* _Your instructions_
Copy only this: the line containing "const DRY = 0.8;", the line containing "obj.data.transform(world)", and every line between them, exactly as written.

* _Source material_
^^^^
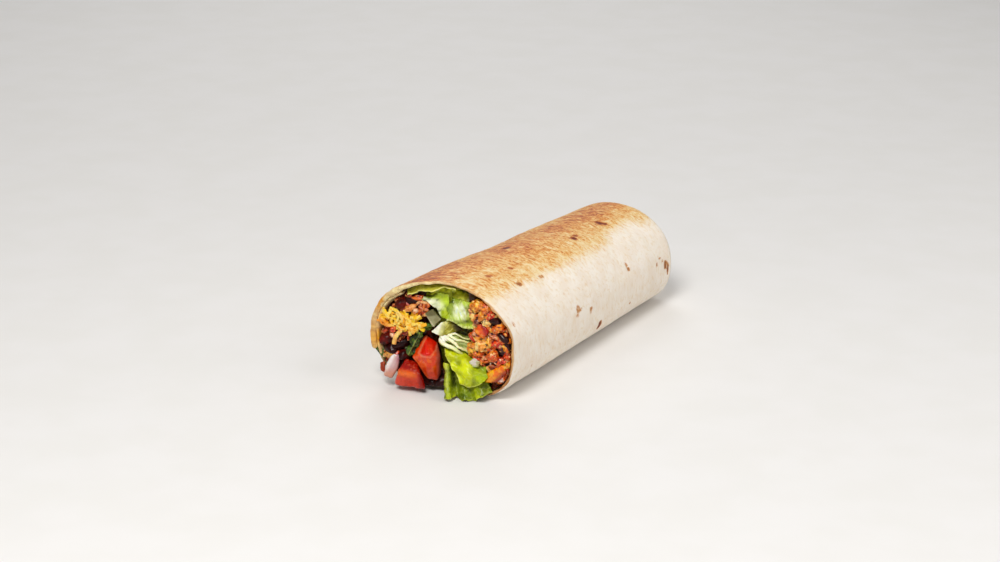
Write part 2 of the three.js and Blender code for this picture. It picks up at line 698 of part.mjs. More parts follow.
/** The part of the roll between two upright, curved faces. */
function between(left, right) {
  const block = new THREE.BoxGeometry(1, 1, 1, 1, 1, 8);
  return solidOf(
    reshape(block, ({ x, y, z }) => {
      const up = lerp(-BITE, MOUTH.height + BITE, z + 0.5);
      return new THREE.Vector3(lerp(left(up), right(up), x + 0.5), y * (LENGTH + 2 * DOME), up);
    }),
  );
}

const beanSide = () =>
  between(
    () => -farSide,
    (up) => saladLeft(up) - GAP / 2,
  );
const saladSide = () =>
  between(
    (up) => saladLeft(up) + GAP / 2,
    (up) => saladRight(up) - GAP / 2,
  );
const meatSide = () =>
  between(
    (up) => saladRight(up) + GAP / 2,
    () => farSide,
  );

/** All of the roll that lies deeper than a slightly uneven face. */
function behindFace(depth) {
  const block = new THREE.BoxGeometry(2, 1, 1, 4, 1, 4);
  return solidOf(
    reshape(block, ({ x, y, z }) => {
      const up = lerp(-BITE, MOUTH.height + BITE, z + 0.5);
      if (y > 0) return new THREE.Vector3(x * MOUTH.width, LENGTH, up);
      return inMouth(x * MOUTH.width, up, depth + 0.8 * Math.sin(4 * x + 5 * z));
    }),
  );
}

/** A filling: its bed, fused with what shows on it, kept on its own side of the roll. */
function filling(side, bedDepth, pieces) {
  return joined([behindFace(bedDepth), ...pieces]).intersect(fillingSpace()).intersect(side);
}

// Beans that show, as (across, up, depth, turn in the plane of the mouth).
const BEANS = [
  [-17.8, 43.6, 4.2, 0.3],
  [-12.2, 44.2, 5, 1.8],
  [-20.4, 39.6, 4.6, 1.1],
  [-27.2, 24.4, 3.6, 0.1],
  [-24.4, 19.8, 3.2, 1],
  [-19, 22.6, 4.2, 2.3],
  [-18.4, 17.6, 4, 0.7],
  [-23.4, 13.4, 5, 1.5],
  [-7.2, 4.6, 3.5, 1.4],
  [-1.6, 4.4, 4, 1.8],
];
const BEAN_LEAN = 0.4;
const RICE_TILT = 0.6; // the most a grain leans out of the plane of the mouth, in radians

// Where grains of rice show among the beans.
const RICE_HEAPS = [
  {
    outline: [[-12.8, 37], [-6.4, 36.8], [-5.6, 41.6], [-6.8, 44.6], [-9.2, 46.4], [-11.6, 44.6]],
    spacing: 3.6,
    depth: 3.8,
    seed: 5,
  },
  {
    outline: [[-29.6, 12.4], [-22.4, 12.4], [-20.5, 17], [-29.6, 17]],
    spacing: 4,
    depth: 3.2,
    seed: 6,
  },
  {
    outline: [[-25.6, 24.6], [-20.6, 25], [-15.5, 25.6], [-14.5, 29.6], [-26, 30]],
    spacing: 4.4,
    depth: 3.6,
    seed: 7,
  },
];

function beanRiceFilling() {
  const beans = BEANS.map(([across, up, depth, turn]) =>
    grain([across, up, depth], BEAN, new THREE.Euler(BEAN_LEAN, 0, turn)),
  );
  const rice = RICE_HEAPS.flatMap(({ outline, spacing, depth, seed }) =>
    scatter(outline, spacing, seed).map((spot) => grain([...spot, depth], RICE, anyTurn(RICE_TILT))),
  );
  return filling(beanSide(), BEAN_BED_DEPTH, [...beans, ...rice]);
}

// The meat and its rice, scattered inside one outline.
const MEAT_OUTLINE = [
  [16.4, 45], [22.3, 48], [26.6, 45.4], [30.6, 39.4], [33.4, 31.3], [34, 22], [32.6, 13.4],
  [29.4, 9.4], [25, 9], [22, 15.6], [14, 20.4], [13.2, 28], [16.2, 32],
];

const MEAT_LUMPS = { size: 8.4, spacing: 7.4, depth: 3.4, tilt: 1, seed: 3 };
const MEAT_GRAINS = { spacing: 8, depth: 1, seed: 4 };

// Black beans on the meat, as (across, up, depth, turn in degrees).
const MEAT_BEANS = [
  [26.6, 39, 1, 0],
  [29.8, 31.6, 1.2, -35],
  [31.6, 28.6, 2, -60],
];

function meatRiceFilling() {
  const { size, tilt } = MEAT_LUMPS;
  const lumps = scatter(MEAT_OUTLINE, MEAT_LUMPS.spacing, MEAT_LUMPS.seed).map((spot) =>
    lump([...spot, MEAT_LUMPS.depth], size, anyTurn(tilt)),
  );
  const rice = scatter(MEAT_OUTLINE, MEAT_GRAINS.spacing, MEAT_GRAINS.seed).map((spot) =>
    grain([...spot, MEAT_GRAINS.depth], RICE, anyTurn(RICE_TILT)),
  );
  const beans = MEAT_BEANS.map(([across, up, depth, turn]) =>
    grain([across, up, depth], BLACK_BEAN, new THREE.Euler(0, -degToRad(turn), Math.PI / 2)),
  );
  return filling(meatSide(), MEAT_BED_DEPTH, [...lumps, ...rice, ...beans]);
}

const saladFilling = () => filling(saladSide(), SALAD_BED_DEPTH, []);

// ---------------------------------------------------------------------------------------------
// Assembly

// Pieces in the order in which they make room for one another.
const PIECES = {
  tomato_large: { make: chunkNamed("tomato_large"), color: 0xd8442a },
  tomato_small: { make: chunkNamed("tomato_small"), color: 0xd65a2c },
  onion_slice: { make: chunkNamed("onion_slice"), color: 0xdcc3c4 },
  onion_bit: { make: chunkNamed("onion_bit"), color: 0xd5d3a8 },
  lettuce_tongue: { make: lettuceTongue, color: 0xb5c92a },
  lettuce_spill: { make: lettuceSpill, color: 0x8dac1e },
  lettuce_rib: { make: chunkNamed("lettuce_rib"), color: 0xb3b86c },
  lettuce_shreds: { make: lettuceShreds, color: 0xdde3b0 },
  pepper_strip: { make: chunkNamed("pepper_strip"), color: 0xe0802a },
  red_dice: { make: chunkNamed("red_dice"), color: 0xd4502c },
  tomato_bit: { make: chunkNamed("tomato_bit"), color: 0xb8502c },
  green_dice: { make: chunkNamed("green_dice"), color: 0x8f9678 },
  lettuce_upper_right: { make: lettuceUpperRight, color: 0xb2cd6b },
  lettuce_upper_left: { make: lettuceUpperLeft, color: 0xc7d98f },
  lettuce_top: { make: lettuceTop, color: 0x7c9a35 },
  lettuce_under_rim: { make: lettuceUnderRim, color: 0xa9b646 },
  rim_leaf: { make: rimLeaf, color: 0x4c5c2e },
  cilantro_leaf: { make: cilantroLeaf, color: 0x2f4a26 },
  cilantro_bit: { make: cilantroBit, color: 0x55762f },
  cheese_shreds: { make: cheeseShreds, color: 0xe9bd4e },
};
const FILLINGS = {
  bean_rice_filling: { make: beanRiceFilling, color: 0x5a2a1e },
  meat_rice_filling: { make: meatRiceFilling, color: 0xc0582a },
  salad_filling: { make: saladFilling, color: 0x6f8a3a },
};

const group = new THREE.Group();

function addMesh(name, solid, color, roughness) {
  const material = new THREE.MeshStandardMaterial({ color, roughness, metalness: 0 });
  const mesh = new THREE.Mesh(geometryOf(mainBody(solid.simplify(SLIVER))), material);
  mesh.name = name;
  group.add(mesh);
}

const DRY = 0.8; // roughness of the sheet, of cut food and of the sauced fillings
const MOIST = 0.4;
const SAUCED = 0.5;

addMesh("tortilla", tortilla(), 0xe8d5b0, DRY);
const taken = [tortillaWithGap()];
for (const [name, { make, color }] of Object.entries(PIECES)) {
  addMesh(name, without(make(0), taken), color, MOIST);
  taken.push(make(PIECE_GAP));
}
for (const [name, { make, color }] of Object.entries(FILLINGS)) {
  addMesh(name, without(make(), taken.slice(1)), color, SAUCED);
}

export default group;
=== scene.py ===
"""A burrito: a rolled tortilla, toasted on top, with its fillings at the open end.

Shapes are worked out in millimetres in the frame of the CAD part and written out in metres:
+Z is up, +Y runs along the roll to its folded end, and the open mouth faces -Y. Places in the
mouth are (across, up, depth), as seen slantwise by the camera. Colours are (red, green, blue)
as seen, from 0 to 255.
"""

import math

import bmesh
import bpy
import numpy as np
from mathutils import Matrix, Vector
from mathutils.kdtree import KDTree


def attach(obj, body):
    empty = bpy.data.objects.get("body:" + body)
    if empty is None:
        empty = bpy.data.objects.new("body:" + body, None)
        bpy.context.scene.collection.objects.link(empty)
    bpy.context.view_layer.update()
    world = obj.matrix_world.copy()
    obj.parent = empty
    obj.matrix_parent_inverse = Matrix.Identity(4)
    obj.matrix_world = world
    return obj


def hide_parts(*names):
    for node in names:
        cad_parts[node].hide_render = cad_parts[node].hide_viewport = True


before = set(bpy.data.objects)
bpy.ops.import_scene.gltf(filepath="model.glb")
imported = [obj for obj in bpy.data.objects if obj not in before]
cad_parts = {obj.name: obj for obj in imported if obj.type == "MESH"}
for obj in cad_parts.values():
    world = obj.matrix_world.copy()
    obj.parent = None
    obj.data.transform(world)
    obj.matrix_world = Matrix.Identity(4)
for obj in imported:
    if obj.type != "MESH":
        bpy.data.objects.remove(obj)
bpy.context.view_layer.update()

MM = 0.001
TURN = 2 * math.pi
QUARTER = math.pi / 2

# The roll, as in the CAD part. Angles round it run from +X over the top.
LENGTH = 177.0
MOUTH_WIDTH, MOUTH_HEIGHT = 68.4, 54.8
SHUT_WIDTH, SHUT_HEIGHT = 61.9, 46.5
WAIST = 0.47  # the widest place of the section, as a share of its height
TOP_POWER, BASE_POWER = 2.04, 2.96  # squareness of the section above and below the waist
BASE_SAG = 0.9  # how far the base would bulge below the floor, which flattens it
DOME = 18.0  # length of the rounded shut end
DOME_POWER = 2.2
STRAIGHT = LENGTH - DOME
MOUTH_YAW, MOUTH_PITCH = 0.172, -0.081  # slopes of the plane of the mouth
DENT = 0.45  # depth of the low swells of the skin
SHEET = 1.7  # thickness of the tortilla
LAP_GAP = 0.5  # between the sheet's layers where it laps
INNER_EDGE = math.radians(126)  # where the sheet starts
SEAM = math.radians(191)  # where it ends at the mouth, one turn on
SEAM_DRIFT = math.radians(22)  # how much further on it ends at the shut end
SEAM_FADE = math.radians(26)  # over which the layer under the lap comes back to the outline
FOLD_WALL = 6.0  # thickness of the folded end
FOLD_DEPTH = 1.9
FOLD_RADIUS = 0.86  # share of the end's radius where the spiral fold begins
FOLD_PITCH = 0.46  # how much of the radius it closes in with each turn
FOLD_LIP = 0.34
FOLD_START = math.radians(215)
RIM_WAVE = 0.5
RIM_SETBACK = 6.0  # how far the rim is drawn back where the fillings spill over it
GAP = 0.3  # least gap between pieces
SIGHT_ACROSS, SIGHT_UP = 0.568, 0.376  # how far a line of sight moves for each mm of depth
LEAF_REST = 0.9  # lowest height of the middle of the leaf that touches down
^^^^
* _Full response_
const DRY = 0.8; // roughness of the sheet, of cut food and of the sauced fillings
const MOIST = 0.4;
const SAUCED = 0.5;

addMesh("tortilla", tortilla(), 0xe8d5b0, DRY);
const taken = [tortillaWithGap()];
for (const [name, { make, color }] of Object.entries(PIECES)) {
  addMesh(name, without(make(0), taken), color, MOIST);
  taken.push(make(PIECE_GAP));
}
for (const [name, { make, color }] of Object.entries(FILLINGS)) {
  addMesh(name, without(make(), taken.slice(1)), color, SAUCED);
}

export default group;
=== scene.py ===
"""A burrito: a rolled tortilla, toasted on top, with its fillings at the open end.

Shapes are worked out in millimetres in the frame of the CAD part and written out in metres:
+Z is up, +Y runs along the roll to its folded end, and the open mouth faces -Y. Places in the
mouth are (across, up, depth), as seen slantwise by the camera. Colours are (red, green, blue)
as seen, from 0 to 255.
"""

import math

import bmesh
import bpy
import numpy as np
from mathutils import Matrix, Vector
from mathutils.kdtree import KDTree


def attach(obj, body):
    empty = bpy.data.objects.get("body:" + body)
    if empty is None:
        empty = bpy.data.objects.new("body:" + body, None)
        bpy.context.scene.collection.objects.link(empty)
    bpy.context.view_layer.update()
    world = obj.matrix_world.copy()
    obj.parent = empty
    obj.matrix_parent_inverse = Matrix.Identity(4)
    obj.matrix_world = world
    return obj


def hide_parts(*names):
    for node in names:
        cad_parts[node].hide_render = cad_parts[node].hide_viewport = True


before = set(bpy.data.objects)
bpy.ops.import_scene.gltf(filepath="model.glb")
imported = [obj for obj in bpy.data.objects if obj not in before]
cad_parts = {obj.name: obj for obj in imported if obj.type == "MESH"}
for obj in cad_parts.values():
    world = obj.matrix_world.copy()
    obj.parent = None
    obj.data.transform(world)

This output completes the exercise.